Dynamic reconstruction of electrocatalysts during CO₂ reduction reactions

Electrochemical CO₂ reduction (CO₂RR) offers a promising route for the carbon-neutral production of value-added chemicals and fuels. A critical yet underexplored aspect is that the dynamic reconstruction of electrocatalysts during the electrochemical CO₂ reduction reaction represents a pivotal phenomenon, governing catalytic activity, selectivity, and stability toward value-added products. This review comprehensively presents the thermodynamic and kinetic driving forces, including atomic migration, redox transformations, and facet-dependent restructuring, which underpin catalyst evolution under operational conditions. We highlight how reconstructed surfaces cause critical active site defects, grain boundaries, and heterointerfaces, which dictate reaction pathways but also introduce vulnerabilities such as degradation. The strategic modulation approaches, such as heteroatom doping, electrolyte engineering, and pulsed electrolysis, are briefly addressed for their capacity to direct reconstruction toward enhanced performance. Critically, we underscore the role of advanced in situ/operando techniques such as XRD, XAS, Raman spectroscopy, and electrochemical microscopy in resolving real-time structural, compositional, and intermediate adsorption dynamics.
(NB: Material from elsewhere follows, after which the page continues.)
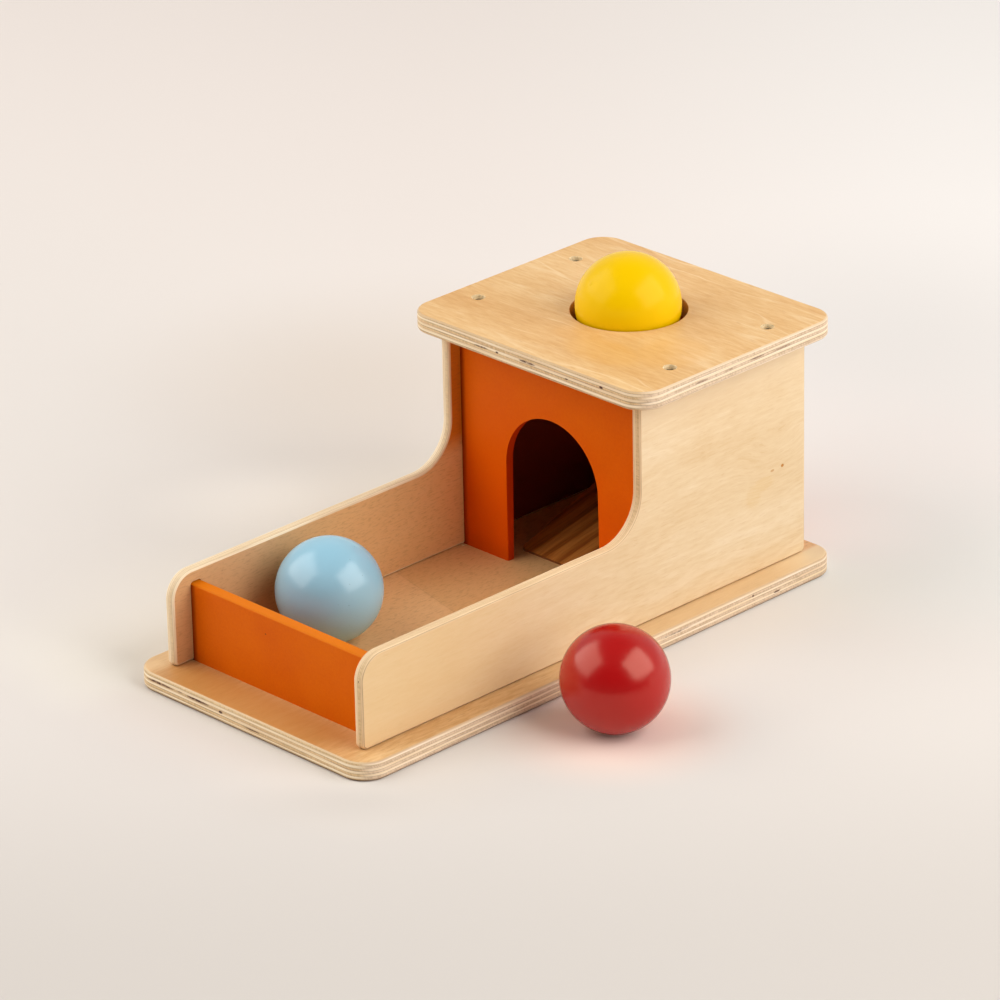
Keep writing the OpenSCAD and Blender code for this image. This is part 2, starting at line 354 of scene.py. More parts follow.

Integrating these insights with theoretical modeling elucidates structure-property relationships, enabling rational design of robust catalysts. Finally, we identify emerging opportunities, including machine learning-guided dynamics prediction and self-healing materials, to address stability challenges. This review synthesizes current understanding to establish a foundational framework essential for harnessing dynamic reconstruction, ultimately advancing CO₂RR toward industrial viability.